Sunday, January 4, 2015

The Story of Temple Drake (1933)

The Story of Temple Drake tells a remarkable story in a largely unremarkable way. It takes William Faulkner's controversial 1931 novel and presents the bare necessities of its narrative, resulting in an efficient but far too rushed motion picture. That was pretty typical for most of the literary adaptations during the 1930s, and one certainly can understand why much of the source material was scrapped here. Ultimately the most important aspect of the novel is the character Temple Drake, and the film retains much her complexity, though in the end it sidesteps her perplexing descent into evil in favor of a more upbeat conclusion.

The film establishes Temple (played by the great Miriam Hopkins) early on as a wealthy, featherbrained college girl who would rather jump around from one man to the next than settle down with anyone in particular. At the film's beginning she leaves a party with a reckless drunken college kid who takes her to an eerie backwoods bootlegging operation to satisfy his craving for a drink. 

These early scenes at the house owned by bootlegger Lee Goodman are when the movie is at its best. Temple has entered a living hell of sorts, a world completely devoid of the comforts and securities she had in the city. Cinematographer Karl Struss, a master at creating surreal, haunting images (he photographed movies like Sunrise, Island of Lost Souls, and Dr. Jekyll and Mr. Hyde), uses minimal light to create a world of shadows and creepy faces and hideous dread. Particularly intimidating is Trigger (Jack La Rue), who, with his black suit and hat and hard, chiseled face might be the devil incarnate in this hellhole. 

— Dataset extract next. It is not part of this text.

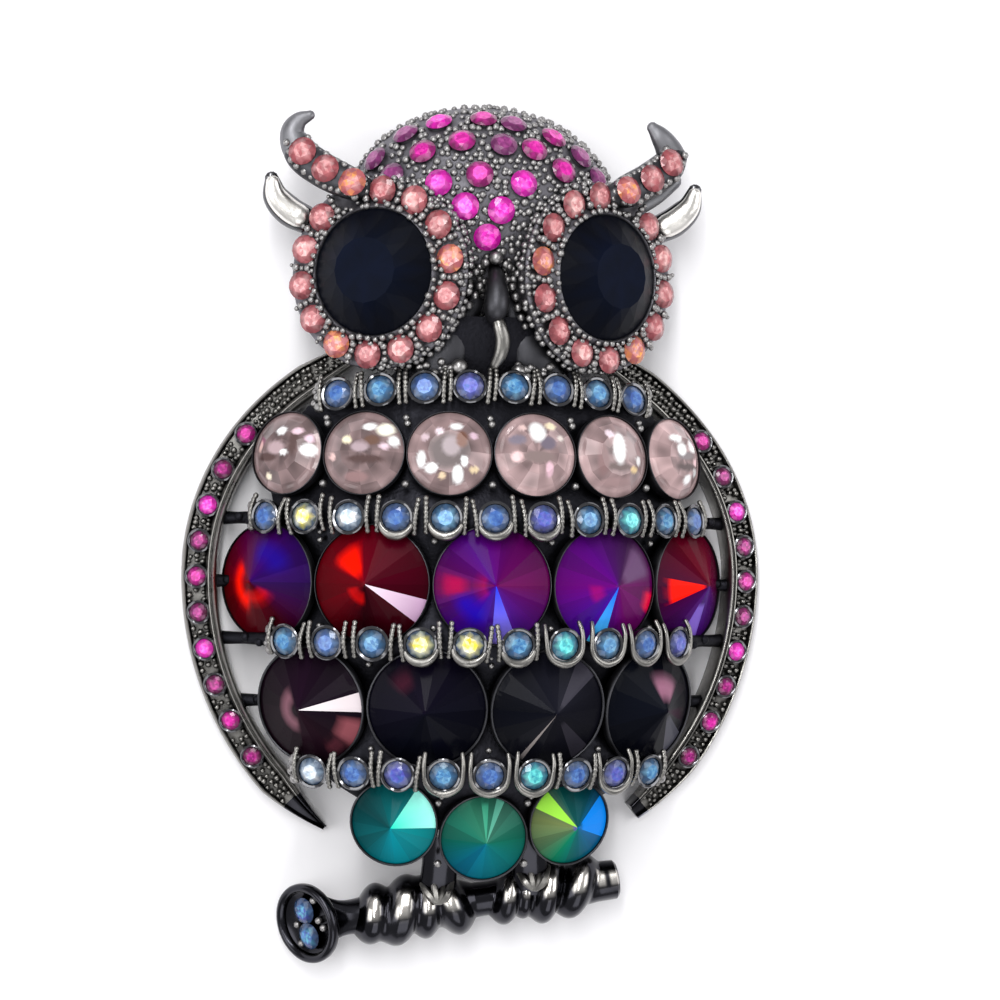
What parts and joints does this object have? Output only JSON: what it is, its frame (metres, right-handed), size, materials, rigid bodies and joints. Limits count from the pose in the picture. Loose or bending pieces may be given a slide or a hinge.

At this point we're fast approaching the pivotal moment in the story, one that made the novel infamous despite not actually being described, and that is similarly only implied in the film. It is of course, if you're at all familiar with the story, the rape of Temple with a corncob by the impotent Shooter. However, while I was watching the film, a shot of Temple just prior to this off-screen nightmare reminded me of a similar shot used in last year's great The Immigrant. Take a look at the two:




In the former image, Temple has just woken up in the barn after her first night at Lee Goodman's place, hence the streaks of light passing through the cracks in the wood. The image of Marion Cotillard's Ewa from The Immigrant has similar beams of light streaked across her face. The difference is that the shot of Ewa takes place just after she has prostituted herself in order to get money to help her sister. Temple, on the other hand, is still pure, having been subjected to real terrors the night before but as of yet still free from actual physical violation. Why then do I bring up these two shots when they don't really share much in common except for some rays of morning light? Because when I thought about the two images and the women who inhabit them, I started to feel that these characters actually share a little something in common. 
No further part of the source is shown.